Restate word for word the lines that begin the listing and end with the line holding "carried by a".

------------------------------------------------

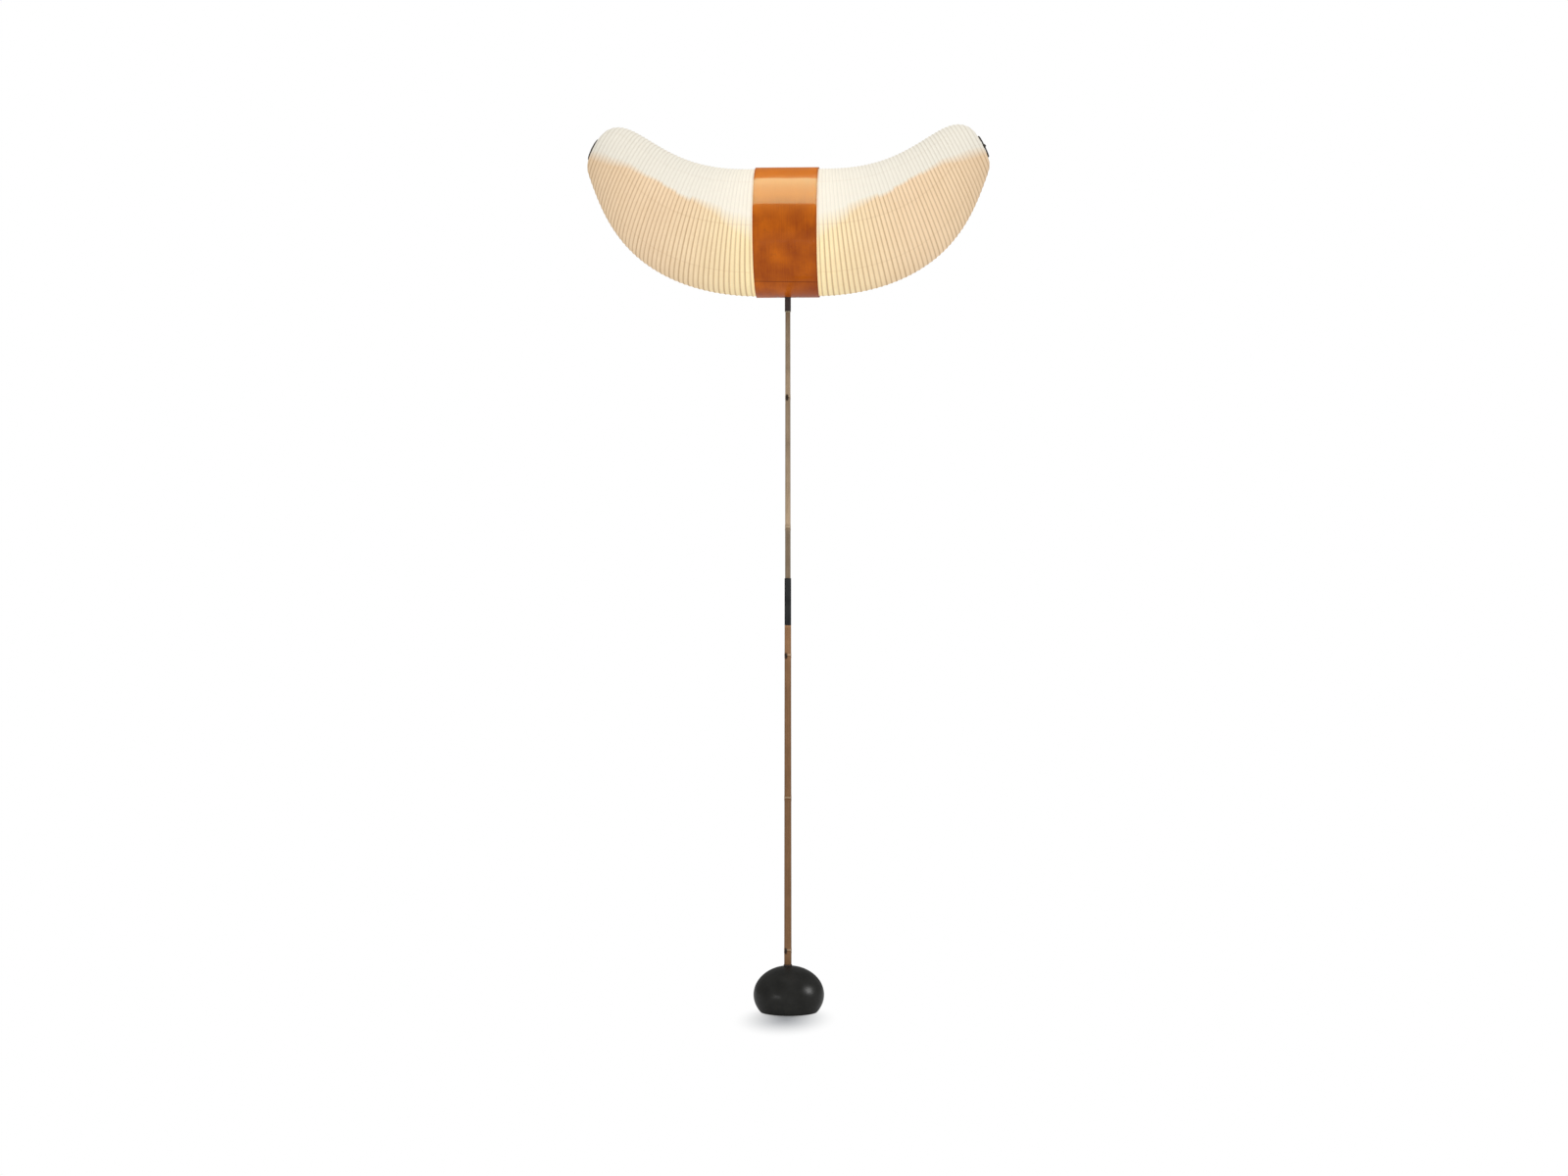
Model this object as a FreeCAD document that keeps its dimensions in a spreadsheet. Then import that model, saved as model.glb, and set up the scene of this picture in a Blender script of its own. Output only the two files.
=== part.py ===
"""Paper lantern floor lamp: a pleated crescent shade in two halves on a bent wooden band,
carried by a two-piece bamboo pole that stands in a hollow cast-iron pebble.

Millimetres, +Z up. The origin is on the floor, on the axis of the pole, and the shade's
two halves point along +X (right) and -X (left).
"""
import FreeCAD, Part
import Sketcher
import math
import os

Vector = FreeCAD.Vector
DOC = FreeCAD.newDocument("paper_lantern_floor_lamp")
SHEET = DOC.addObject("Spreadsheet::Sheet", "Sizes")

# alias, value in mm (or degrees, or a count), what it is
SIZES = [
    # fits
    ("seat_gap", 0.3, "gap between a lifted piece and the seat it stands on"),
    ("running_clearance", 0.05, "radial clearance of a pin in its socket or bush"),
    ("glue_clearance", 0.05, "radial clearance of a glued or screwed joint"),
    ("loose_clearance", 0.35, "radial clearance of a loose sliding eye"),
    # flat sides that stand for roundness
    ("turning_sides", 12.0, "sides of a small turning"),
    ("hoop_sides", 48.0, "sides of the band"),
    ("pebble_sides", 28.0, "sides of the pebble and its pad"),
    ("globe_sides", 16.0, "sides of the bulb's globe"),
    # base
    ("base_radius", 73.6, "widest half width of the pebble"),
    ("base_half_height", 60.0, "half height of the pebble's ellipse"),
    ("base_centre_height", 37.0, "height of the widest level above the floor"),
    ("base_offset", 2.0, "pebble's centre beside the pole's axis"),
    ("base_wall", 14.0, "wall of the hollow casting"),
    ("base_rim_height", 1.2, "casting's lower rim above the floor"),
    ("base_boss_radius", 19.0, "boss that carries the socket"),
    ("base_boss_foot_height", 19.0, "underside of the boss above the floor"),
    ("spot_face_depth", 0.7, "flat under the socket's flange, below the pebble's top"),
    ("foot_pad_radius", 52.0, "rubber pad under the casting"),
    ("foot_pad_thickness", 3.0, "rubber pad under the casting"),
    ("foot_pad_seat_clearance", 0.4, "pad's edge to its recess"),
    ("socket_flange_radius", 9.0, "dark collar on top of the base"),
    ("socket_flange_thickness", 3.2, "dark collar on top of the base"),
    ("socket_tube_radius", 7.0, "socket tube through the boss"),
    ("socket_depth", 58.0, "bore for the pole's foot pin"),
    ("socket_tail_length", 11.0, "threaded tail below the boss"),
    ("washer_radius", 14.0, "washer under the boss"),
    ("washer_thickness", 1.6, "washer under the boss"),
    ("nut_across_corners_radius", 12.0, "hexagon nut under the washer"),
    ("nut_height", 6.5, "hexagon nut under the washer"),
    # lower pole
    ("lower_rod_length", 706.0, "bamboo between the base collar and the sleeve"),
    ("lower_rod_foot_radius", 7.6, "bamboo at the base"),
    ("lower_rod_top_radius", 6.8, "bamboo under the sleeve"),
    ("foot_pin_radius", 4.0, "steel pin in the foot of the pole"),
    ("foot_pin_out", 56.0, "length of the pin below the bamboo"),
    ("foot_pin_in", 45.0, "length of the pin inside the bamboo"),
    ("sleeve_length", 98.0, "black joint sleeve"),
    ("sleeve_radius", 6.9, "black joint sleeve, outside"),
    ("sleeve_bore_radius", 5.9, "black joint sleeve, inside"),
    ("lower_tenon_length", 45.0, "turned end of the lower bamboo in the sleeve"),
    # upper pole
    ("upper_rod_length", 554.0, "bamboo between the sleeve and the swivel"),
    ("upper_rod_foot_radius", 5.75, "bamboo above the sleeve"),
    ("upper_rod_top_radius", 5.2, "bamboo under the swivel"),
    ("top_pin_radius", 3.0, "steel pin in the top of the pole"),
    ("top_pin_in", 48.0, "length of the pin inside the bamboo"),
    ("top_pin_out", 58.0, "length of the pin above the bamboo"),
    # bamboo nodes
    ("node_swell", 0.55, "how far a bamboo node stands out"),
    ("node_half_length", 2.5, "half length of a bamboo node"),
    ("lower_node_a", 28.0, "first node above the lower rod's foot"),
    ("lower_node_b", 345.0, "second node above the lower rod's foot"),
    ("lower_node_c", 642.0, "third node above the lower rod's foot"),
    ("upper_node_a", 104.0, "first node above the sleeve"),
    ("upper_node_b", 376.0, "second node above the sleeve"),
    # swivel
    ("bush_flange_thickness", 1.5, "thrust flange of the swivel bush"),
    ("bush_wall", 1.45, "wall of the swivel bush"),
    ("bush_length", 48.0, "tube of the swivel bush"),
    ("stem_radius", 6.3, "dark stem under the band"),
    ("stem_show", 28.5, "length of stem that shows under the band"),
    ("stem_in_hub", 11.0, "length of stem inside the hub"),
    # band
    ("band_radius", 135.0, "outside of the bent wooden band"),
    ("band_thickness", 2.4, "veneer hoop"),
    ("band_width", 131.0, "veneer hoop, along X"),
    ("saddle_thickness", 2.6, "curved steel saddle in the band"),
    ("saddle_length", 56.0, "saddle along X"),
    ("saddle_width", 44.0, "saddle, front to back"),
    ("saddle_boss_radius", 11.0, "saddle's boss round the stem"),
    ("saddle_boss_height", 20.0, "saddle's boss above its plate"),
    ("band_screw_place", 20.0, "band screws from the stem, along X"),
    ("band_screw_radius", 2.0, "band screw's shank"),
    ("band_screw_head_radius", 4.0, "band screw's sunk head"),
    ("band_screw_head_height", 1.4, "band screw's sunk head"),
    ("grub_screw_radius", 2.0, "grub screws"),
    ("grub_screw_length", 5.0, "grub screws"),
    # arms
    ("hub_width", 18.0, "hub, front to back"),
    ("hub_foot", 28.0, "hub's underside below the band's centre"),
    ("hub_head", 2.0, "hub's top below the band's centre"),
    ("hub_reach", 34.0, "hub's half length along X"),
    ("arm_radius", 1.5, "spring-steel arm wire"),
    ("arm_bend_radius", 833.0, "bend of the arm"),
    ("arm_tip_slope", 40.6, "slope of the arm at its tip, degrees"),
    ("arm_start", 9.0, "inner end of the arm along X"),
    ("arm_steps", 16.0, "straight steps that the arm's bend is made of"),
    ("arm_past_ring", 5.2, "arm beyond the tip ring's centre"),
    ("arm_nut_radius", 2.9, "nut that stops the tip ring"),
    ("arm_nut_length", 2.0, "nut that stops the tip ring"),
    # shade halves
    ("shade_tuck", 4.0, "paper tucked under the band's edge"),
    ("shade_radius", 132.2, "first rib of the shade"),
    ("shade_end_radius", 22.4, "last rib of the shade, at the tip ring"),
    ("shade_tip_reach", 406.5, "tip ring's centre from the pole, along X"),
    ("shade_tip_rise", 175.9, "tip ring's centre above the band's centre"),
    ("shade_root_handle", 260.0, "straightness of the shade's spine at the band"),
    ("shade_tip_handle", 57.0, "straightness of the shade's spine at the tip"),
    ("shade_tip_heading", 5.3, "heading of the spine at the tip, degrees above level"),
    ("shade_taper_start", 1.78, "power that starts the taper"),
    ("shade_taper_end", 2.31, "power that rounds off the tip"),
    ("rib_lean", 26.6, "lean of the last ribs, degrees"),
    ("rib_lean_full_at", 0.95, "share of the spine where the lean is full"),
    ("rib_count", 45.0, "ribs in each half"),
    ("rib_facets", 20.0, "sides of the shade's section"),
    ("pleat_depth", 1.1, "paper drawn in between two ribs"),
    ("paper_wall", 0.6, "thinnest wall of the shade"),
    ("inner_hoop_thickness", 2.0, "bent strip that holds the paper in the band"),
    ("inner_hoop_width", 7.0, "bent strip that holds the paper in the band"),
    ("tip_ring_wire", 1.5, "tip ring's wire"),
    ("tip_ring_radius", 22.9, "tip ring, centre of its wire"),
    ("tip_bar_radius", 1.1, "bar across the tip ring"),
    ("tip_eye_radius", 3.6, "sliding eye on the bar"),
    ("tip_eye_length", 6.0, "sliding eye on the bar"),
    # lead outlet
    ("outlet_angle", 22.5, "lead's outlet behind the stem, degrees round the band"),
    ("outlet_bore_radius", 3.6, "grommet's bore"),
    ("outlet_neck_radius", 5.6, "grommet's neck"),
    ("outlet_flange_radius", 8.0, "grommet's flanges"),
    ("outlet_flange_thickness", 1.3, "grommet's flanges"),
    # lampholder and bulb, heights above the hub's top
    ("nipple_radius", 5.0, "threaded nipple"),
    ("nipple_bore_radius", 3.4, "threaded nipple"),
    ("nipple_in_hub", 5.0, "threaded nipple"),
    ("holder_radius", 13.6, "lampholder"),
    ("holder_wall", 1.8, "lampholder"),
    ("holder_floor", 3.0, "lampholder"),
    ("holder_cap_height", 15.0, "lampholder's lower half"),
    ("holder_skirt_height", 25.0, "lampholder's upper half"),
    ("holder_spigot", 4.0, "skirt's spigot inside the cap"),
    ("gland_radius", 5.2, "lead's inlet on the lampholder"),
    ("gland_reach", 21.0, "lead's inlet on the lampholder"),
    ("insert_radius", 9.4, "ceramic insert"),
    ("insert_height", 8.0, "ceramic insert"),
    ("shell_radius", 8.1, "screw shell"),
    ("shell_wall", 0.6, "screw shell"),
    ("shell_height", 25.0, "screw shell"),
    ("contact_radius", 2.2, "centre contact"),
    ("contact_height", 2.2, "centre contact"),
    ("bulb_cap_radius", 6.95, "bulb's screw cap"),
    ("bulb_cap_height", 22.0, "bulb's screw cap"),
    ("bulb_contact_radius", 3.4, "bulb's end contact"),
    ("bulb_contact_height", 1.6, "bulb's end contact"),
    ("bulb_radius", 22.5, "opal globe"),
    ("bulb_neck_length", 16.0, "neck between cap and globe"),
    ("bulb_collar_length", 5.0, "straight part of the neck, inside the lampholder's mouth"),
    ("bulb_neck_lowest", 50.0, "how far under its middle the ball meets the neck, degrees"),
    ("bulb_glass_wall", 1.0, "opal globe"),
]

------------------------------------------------

Task answer
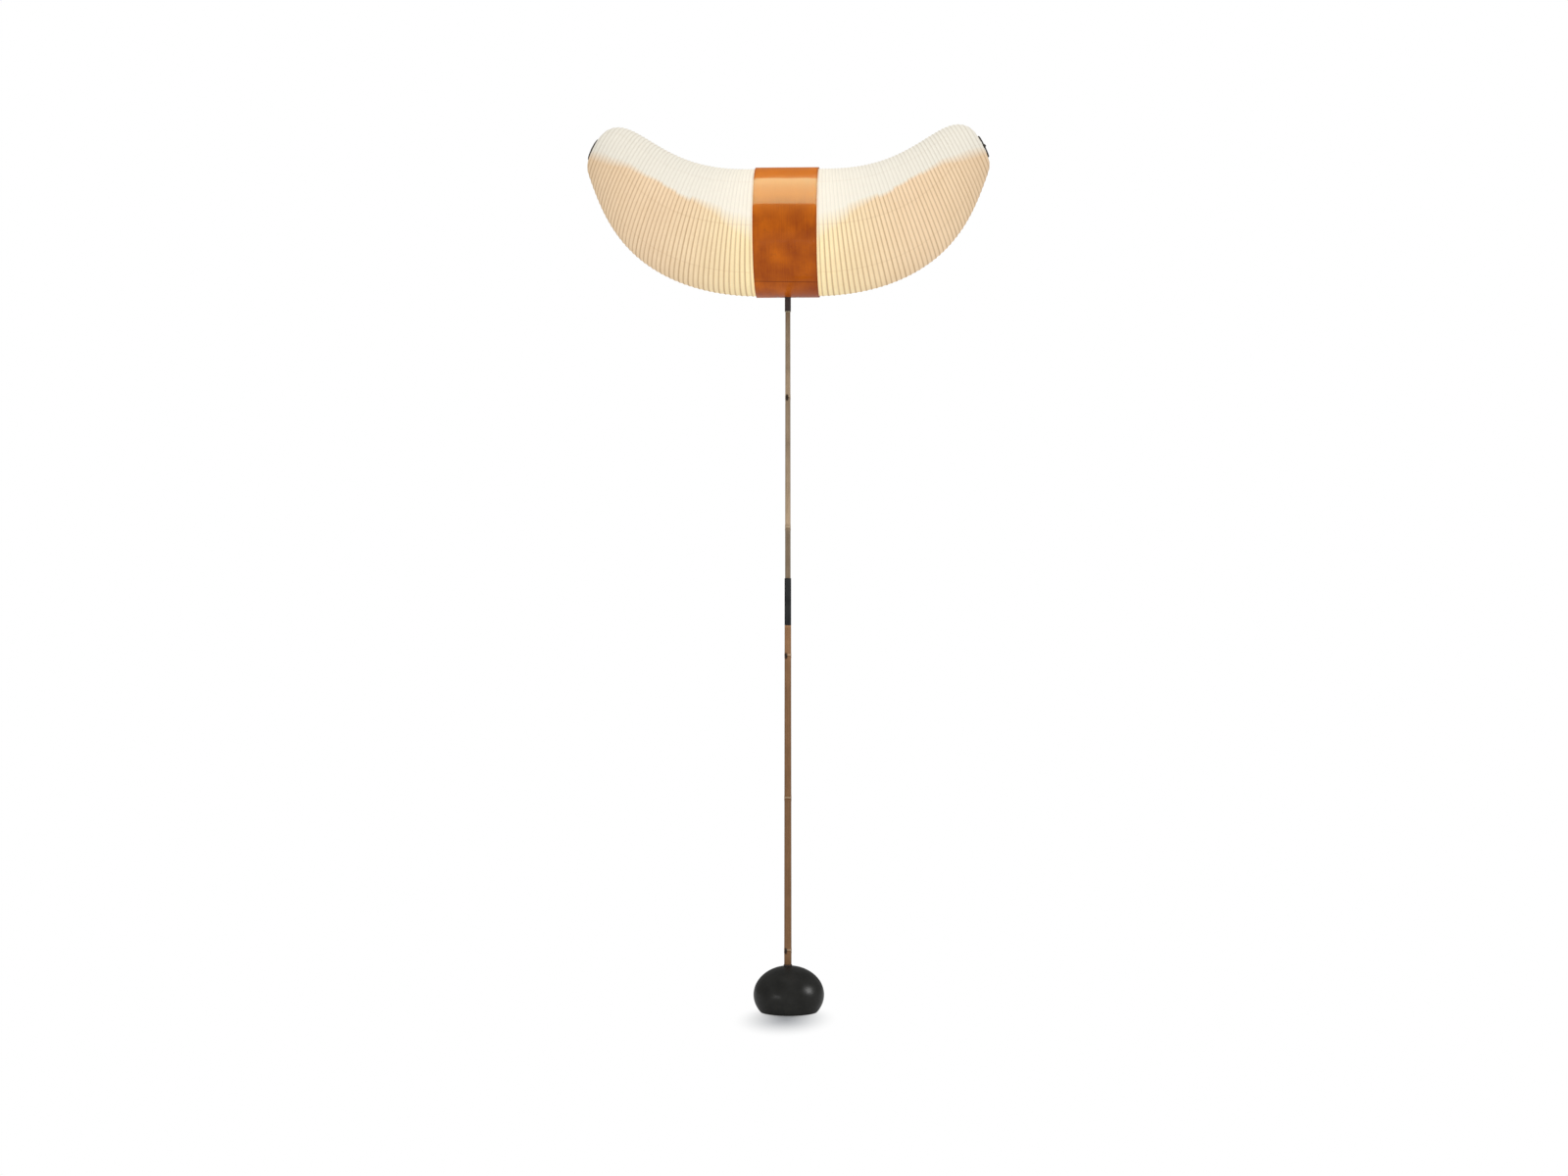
Model this object as a FreeCAD document that keeps its dimensions in a spreadsheet. Then import that model, saved as model.glb, and set up the scene of this picture in a Blender script of its own. Output only the two files.
=== part.py ===
"""Paper lantern floor lamp: a pleated crescent shade in two halves on a bent wooden band,
carried by a two-piece bamboo pole that stands in a hollow cast-iron pebble.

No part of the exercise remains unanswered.